[start Source data]
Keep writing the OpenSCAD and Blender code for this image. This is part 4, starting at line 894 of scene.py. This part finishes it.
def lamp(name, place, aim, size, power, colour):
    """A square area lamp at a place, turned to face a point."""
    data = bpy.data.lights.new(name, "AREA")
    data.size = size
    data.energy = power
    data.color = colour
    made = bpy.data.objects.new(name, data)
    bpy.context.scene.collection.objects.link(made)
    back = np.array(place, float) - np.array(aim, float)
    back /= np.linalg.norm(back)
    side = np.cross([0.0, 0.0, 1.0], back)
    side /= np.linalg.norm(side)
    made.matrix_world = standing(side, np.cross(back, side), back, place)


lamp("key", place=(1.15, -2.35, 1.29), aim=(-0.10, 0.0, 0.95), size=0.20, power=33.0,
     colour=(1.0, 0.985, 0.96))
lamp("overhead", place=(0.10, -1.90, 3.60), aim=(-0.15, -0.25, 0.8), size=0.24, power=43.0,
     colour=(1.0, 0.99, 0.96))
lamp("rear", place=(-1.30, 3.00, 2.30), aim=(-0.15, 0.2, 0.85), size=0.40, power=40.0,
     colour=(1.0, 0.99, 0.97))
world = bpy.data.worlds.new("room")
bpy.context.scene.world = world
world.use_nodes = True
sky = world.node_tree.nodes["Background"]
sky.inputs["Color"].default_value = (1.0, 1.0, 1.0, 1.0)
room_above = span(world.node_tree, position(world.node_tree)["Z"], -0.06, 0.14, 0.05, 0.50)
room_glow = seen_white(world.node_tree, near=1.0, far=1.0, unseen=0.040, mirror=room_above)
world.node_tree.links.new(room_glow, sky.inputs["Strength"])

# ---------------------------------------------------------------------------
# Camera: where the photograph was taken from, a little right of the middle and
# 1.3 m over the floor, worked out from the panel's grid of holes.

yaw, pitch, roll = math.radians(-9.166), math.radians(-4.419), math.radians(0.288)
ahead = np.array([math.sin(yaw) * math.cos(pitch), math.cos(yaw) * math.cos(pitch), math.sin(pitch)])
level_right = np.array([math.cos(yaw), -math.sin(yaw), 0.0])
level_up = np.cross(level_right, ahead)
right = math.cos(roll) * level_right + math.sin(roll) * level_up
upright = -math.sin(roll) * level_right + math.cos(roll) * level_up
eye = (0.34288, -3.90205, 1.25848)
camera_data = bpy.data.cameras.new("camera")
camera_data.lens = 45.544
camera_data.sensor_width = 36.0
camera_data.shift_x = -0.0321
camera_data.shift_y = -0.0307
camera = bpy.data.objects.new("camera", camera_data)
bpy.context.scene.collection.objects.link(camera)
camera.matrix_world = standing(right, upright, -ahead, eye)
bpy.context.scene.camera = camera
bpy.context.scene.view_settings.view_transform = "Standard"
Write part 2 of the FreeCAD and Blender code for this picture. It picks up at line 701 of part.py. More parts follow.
[end Source data]
= Exercise brief =
Check each line above for the word "Blender" and give the number of lines that have it, nothing else.

= Full solution =
2